*PROBLEM TO WORK ON*: Repeat every line below exactly, word for word.

*DATA SHOWN*:

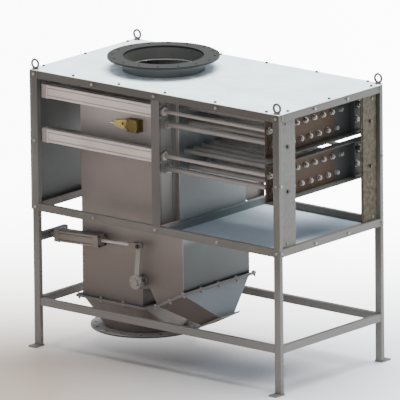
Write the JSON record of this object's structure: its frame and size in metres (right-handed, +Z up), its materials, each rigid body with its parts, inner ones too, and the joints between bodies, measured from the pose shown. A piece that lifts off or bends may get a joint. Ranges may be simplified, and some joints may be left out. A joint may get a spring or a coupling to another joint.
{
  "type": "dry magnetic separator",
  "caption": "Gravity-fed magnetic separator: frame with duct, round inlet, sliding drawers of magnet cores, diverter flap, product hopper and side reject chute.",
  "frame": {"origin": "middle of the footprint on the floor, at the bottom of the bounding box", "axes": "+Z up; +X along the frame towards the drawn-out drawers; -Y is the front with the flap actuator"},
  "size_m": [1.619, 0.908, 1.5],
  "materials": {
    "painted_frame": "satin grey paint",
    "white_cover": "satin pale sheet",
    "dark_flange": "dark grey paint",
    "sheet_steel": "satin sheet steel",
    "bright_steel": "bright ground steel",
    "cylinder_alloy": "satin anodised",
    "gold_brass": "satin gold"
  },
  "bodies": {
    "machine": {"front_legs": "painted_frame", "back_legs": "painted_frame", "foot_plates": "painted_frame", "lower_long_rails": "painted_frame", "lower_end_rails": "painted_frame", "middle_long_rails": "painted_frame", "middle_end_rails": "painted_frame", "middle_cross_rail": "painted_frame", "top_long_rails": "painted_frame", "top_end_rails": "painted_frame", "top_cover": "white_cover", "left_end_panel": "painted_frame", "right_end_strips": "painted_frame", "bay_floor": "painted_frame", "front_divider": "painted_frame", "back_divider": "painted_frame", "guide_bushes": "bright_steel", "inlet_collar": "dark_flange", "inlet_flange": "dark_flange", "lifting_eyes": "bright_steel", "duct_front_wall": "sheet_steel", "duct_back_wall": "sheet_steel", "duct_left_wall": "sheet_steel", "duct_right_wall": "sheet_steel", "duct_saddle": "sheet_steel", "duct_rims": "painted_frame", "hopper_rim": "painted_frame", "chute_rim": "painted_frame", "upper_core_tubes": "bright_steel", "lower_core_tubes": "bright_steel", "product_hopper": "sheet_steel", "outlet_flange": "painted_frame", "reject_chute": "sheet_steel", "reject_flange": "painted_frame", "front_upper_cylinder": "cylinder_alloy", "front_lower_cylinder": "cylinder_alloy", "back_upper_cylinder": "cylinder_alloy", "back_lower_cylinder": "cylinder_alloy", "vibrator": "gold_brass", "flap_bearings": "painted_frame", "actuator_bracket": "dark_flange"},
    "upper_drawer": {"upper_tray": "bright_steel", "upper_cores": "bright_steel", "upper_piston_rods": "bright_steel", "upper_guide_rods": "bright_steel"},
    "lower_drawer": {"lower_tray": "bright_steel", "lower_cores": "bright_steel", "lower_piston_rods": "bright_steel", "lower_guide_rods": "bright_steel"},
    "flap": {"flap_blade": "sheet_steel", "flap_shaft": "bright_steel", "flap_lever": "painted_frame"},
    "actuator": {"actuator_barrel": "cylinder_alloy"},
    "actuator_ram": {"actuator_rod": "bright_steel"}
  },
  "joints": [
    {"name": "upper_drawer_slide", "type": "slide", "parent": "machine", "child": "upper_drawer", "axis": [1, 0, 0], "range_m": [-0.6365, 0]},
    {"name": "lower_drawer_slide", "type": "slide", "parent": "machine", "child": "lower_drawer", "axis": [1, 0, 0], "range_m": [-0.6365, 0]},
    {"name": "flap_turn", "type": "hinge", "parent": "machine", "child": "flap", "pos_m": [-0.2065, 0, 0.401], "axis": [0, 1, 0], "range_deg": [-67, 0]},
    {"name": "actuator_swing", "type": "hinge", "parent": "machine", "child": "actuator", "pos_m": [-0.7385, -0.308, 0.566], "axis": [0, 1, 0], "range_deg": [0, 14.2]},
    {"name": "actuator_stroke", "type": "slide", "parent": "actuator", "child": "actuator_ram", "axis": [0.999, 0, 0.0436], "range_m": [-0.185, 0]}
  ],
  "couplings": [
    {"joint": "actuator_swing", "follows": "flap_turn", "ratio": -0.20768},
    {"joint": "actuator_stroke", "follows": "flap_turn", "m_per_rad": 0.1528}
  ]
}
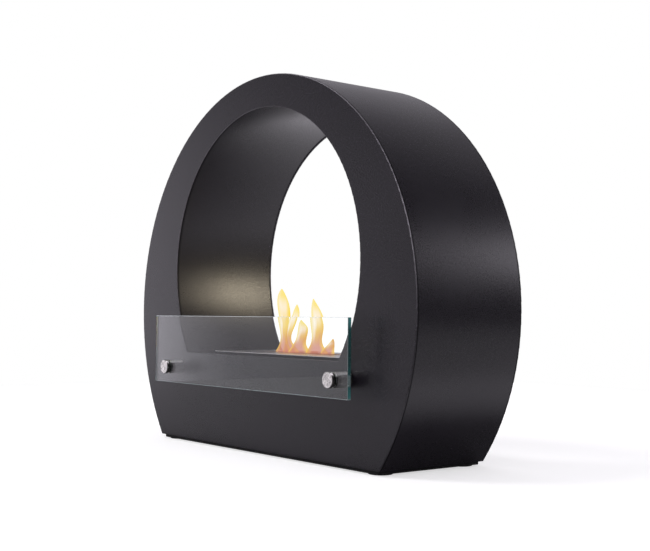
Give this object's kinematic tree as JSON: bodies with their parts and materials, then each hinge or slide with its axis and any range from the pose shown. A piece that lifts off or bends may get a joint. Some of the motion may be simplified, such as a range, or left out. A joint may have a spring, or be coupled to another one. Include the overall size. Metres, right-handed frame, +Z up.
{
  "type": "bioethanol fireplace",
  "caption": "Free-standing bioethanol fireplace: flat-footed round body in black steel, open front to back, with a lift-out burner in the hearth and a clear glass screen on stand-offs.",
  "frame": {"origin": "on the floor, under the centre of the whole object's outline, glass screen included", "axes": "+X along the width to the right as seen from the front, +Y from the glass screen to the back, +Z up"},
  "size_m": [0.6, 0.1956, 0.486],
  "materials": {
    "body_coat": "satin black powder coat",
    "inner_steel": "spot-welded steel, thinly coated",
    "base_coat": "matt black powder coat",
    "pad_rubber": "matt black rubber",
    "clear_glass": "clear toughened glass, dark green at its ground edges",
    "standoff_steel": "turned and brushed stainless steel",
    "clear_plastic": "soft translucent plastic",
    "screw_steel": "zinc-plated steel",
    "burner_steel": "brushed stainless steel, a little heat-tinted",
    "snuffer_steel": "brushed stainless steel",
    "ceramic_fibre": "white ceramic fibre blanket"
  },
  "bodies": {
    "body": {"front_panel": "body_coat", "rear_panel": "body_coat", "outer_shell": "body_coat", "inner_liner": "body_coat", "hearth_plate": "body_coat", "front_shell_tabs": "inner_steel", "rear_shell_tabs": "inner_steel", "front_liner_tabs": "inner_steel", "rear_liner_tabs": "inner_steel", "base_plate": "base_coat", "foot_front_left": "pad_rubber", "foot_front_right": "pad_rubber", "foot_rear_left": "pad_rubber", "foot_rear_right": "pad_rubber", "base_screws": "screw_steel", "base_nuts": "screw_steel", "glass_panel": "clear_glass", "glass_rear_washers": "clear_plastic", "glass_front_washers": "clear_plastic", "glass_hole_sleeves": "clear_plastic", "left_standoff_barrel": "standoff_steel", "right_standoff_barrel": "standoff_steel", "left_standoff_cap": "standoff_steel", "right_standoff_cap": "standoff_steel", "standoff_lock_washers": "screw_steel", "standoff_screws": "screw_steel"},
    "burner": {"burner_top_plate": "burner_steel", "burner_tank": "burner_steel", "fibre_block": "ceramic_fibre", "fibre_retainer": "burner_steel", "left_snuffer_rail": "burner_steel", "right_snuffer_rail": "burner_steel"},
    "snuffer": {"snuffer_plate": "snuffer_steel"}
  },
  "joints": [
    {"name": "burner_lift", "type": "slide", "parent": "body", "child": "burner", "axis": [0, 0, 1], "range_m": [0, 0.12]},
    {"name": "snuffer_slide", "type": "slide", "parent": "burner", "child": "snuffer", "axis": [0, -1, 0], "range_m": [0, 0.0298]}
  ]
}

*EXERCISE RESPONSE*:
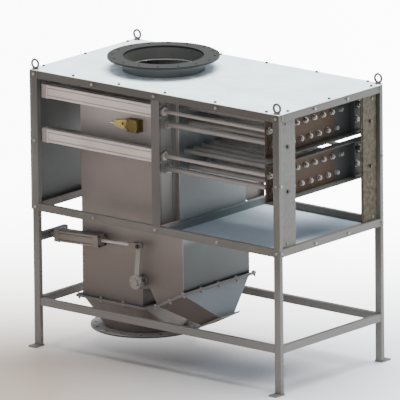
Write the JSON record of this object's structure: its frame and size in metres (right-handed, +Z up), its materials, each rigid body with its parts, inner ones too, and the joints between bodies, measured from the pose shown. A piece that lifts off or bends may get a joint. Ranges may be simplified, and some joints may be left out. A joint may get a spring or a coupling to another joint.
{
  "type": "dry magnetic separator",
  "caption": "Gravity-fed magnetic separator: frame with duct, round inlet, sliding drawers of magnet cores, diverter flap, product hopper and side reject chute.",
  "frame": {"origin": "middle of the footprint on the floor, at the bottom of the bounding box", "axes": "+Z up; +X along the frame towards the drawn-out drawers; -Y is the front with the flap actuator"},
  "size_m": [1.619, 0.908, 1.5],
  "materials": {
    "painted_frame": "satin grey paint",
    "white_cover": "satin pale sheet",
    "dark_flange": "dark grey paint",
    "sheet_steel": "satin sheet steel",
    "bright_steel": "bright ground steel",
    "cylinder_alloy": "satin anodised",
    "gold_brass": "satin gold"
  },
  "bodies": {
    "machine": {"front_legs": "painted_frame", "back_legs": "painted_frame", "foot_plates": "painted_frame", "lower_long_rails": "painted_frame", "lower_end_rails": "painted_frame", "middle_long_rails": "painted_frame", "middle_end_rails": "painted_frame", "middle_cross_rail": "painted_frame", "top_long_rails": "painted_frame", "top_end_rails": "painted_frame", "top_cover": "white_cover", "left_end_panel": "painted_frame", "right_end_strips": "painted_frame", "bay_floor": "painted_frame", "front_divider": "painted_frame", "back_divider": "painted_frame", "guide_bushes": "bright_steel", "inlet_collar": "dark_flange", "inlet_flange": "dark_flange", "lifting_eyes": "bright_steel", "duct_front_wall": "sheet_steel", "duct_back_wall": "sheet_steel", "duct_left_wall": "sheet_steel", "duct_right_wall": "sheet_steel", "duct_saddle": "sheet_steel", "duct_rims": "painted_frame", "hopper_rim": "painted_frame", "chute_rim": "painted_frame", "upper_core_tubes": "bright_steel", "lower_core_tubes": "bright_steel", "product_hopper": "sheet_steel", "outlet_flange": "painted_frame", "reject_chute": "sheet_steel", "reject_flange": "painted_frame", "front_upper_cylinder": "cylinder_alloy", "front_lower_cylinder": "cylinder_alloy", "back_upper_cylinder": "cylinder_alloy", "back_lower_cylinder": "cylinder_alloy", "vibrator": "gold_brass", "flap_bearings": "painted_frame", "actuator_bracket": "dark_flange"},
    "upper_drawer": {"upper_tray": "bright_steel", "upper_cores": "bright_steel", "upper_piston_rods": "bright_steel", "upper_guide_rods": "bright_steel"},
    "lower_drawer": {"lower_tray": "bright_steel", "lower_cores": "bright_steel", "lower_piston_rods": "bright_steel", "lower_guide_rods": "bright_steel"},
    "flap": {"flap_blade": "sheet_steel", "flap_shaft": "bright_steel", "flap_lever": "painted_frame"},
    "actuator": {"actuator_barrel": "cylinder_alloy"},
    "actuator_ram": {"actuator_rod": "bright_steel"}
  },
  "joints": [
    {"name": "upper_drawer_slide", "type": "slide", "parent": "machine", "child": "upper_drawer", "axis": [1, 0, 0], "range_m": [-0.6365, 0]},
    {"name": "lower_drawer_slide", "type": "slide", "parent": "machine", "child": "lower_drawer", "axis": [1, 0, 0], "range_m": [-0.6365, 0]},
    {"name": "flap_turn", "type": "hinge", "parent": "machine", "child": "flap", "pos_m": [-0.2065, 0, 0.401], "axis": [0, 1, 0], "range_deg": [-67, 0]},
    {"name": "actuator_swing", "type": "hinge", "parent": "machine", "child": "actuator", "pos_m": [-0.7385, -0.308, 0.566], "axis": [0, 1, 0], "range_deg": [0, 14.2]},
    {"name": "actuator_stroke", "type": "slide", "parent": "actuator", "child": "actuator_ram", "axis": [0.999, 0, 0.0436], "range_m": [-0.185, 0]}
  ],
  "couplings": [
    {"joint": "actuator_swing", "follows": "flap_turn", "ratio": -0.20768},
    {"joint": "actuator_stroke", "follows": "flap_turn", "m_per_rad": 0.1528}
  ]
}
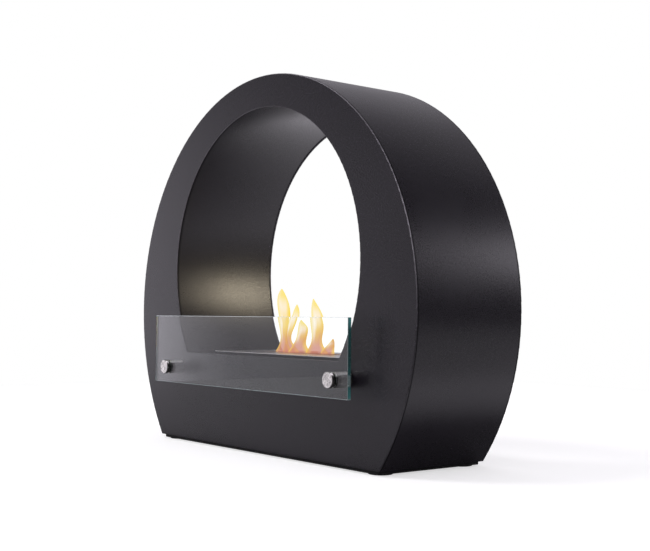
Give this object's kinematic tree as JSON: bodies with their parts and materials, then each hinge or slide with its axis and any range from the pose shown. A piece that lifts off or bends may get a joint. Some of the motion may be simplified, such as a range, or left out. A joint may have a spring, or be coupled to another one. Include the overall size. Metres, right-handed frame, +Z up.
{
  "type": "bioethanol fireplace",
  "caption": "Free-standing bioethanol fireplace: flat-footed round body in black steel, open front to back, with a lift-out burner in the hearth and a clear glass screen on stand-offs.",
  "frame": {"origin": "on the floor, under the centre of the whole object's outline, glass screen included", "axes": "+X along the width to the right as seen from the front, +Y from the glass screen to the back, +Z up"},
  "size_m": [0.6, 0.1956, 0.486],
  "materials": {
    "body_coat": "satin black powder coat",
    "inner_steel": "spot-welded steel, thinly coated",
    "base_coat": "matt black powder coat",
    "pad_rubber": "matt black rubber",
    "clear_glass": "clear toughened glass, dark green at its ground edges",
    "standoff_steel": "turned and brushed stainless steel",
    "clear_plastic": "soft translucent plastic",
    "screw_steel": "zinc-plated steel",
    "burner_steel": "brushed stainless steel, a little heat-tinted",
    "snuffer_steel": "brushed stainless steel",
    "ceramic_fibre": "white ceramic fibre blanket"
  },
  "bodies": {
    "body": {"front_panel": "body_coat", "rear_panel": "body_coat", "outer_shell": "body_coat", "inner_liner": "body_coat", "hearth_plate": "body_coat", "front_shell_tabs": "inner_steel", "rear_shell_tabs": "inner_steel", "front_liner_tabs": "inner_steel", "rear_liner_tabs": "inner_steel", "base_plate": "base_coat", "foot_front_left": "pad_rubber", "foot_front_right": "pad_rubber", "foot_rear_left": "pad_rubber", "foot_rear_right": "pad_rubber", "base_screws": "screw_steel", "base_nuts": "screw_steel", "glass_panel": "clear_glass", "glass_rear_washers": "clear_plastic", "glass_front_washers": "clear_plastic", "glass_hole_sleeves": "clear_plastic", "left_standoff_barrel": "standoff_steel", "right_standoff_barrel": "standoff_steel", "left_standoff_cap": "standoff_steel", "right_standoff_cap": "standoff_steel", "standoff_lock_washers": "screw_steel", "standoff_screws": "screw_steel"},
    "burner": {"burner_top_plate": "burner_steel", "burner_tank": "burner_steel", "fibre_block": "ceramic_fibre", "fibre_retainer": "burner_steel", "left_snuffer_rail": "burner_steel", "right_snuffer_rail": "burner_steel"},
    "snuffer": {"snuffer_plate": "snuffer_steel"}
  },
  "joints": [
    {"name": "burner_lift", "type": "slide", "parent": "body", "child": "burner", "axis": [0, 0, 1], "range_m": [0, 0.12]},
    {"name": "snuffer_slide", "type": "slide", "parent": "burner", "child": "snuffer", "axis": [0, -1, 0], "range_m": [0, 0.0298]}
  ]
}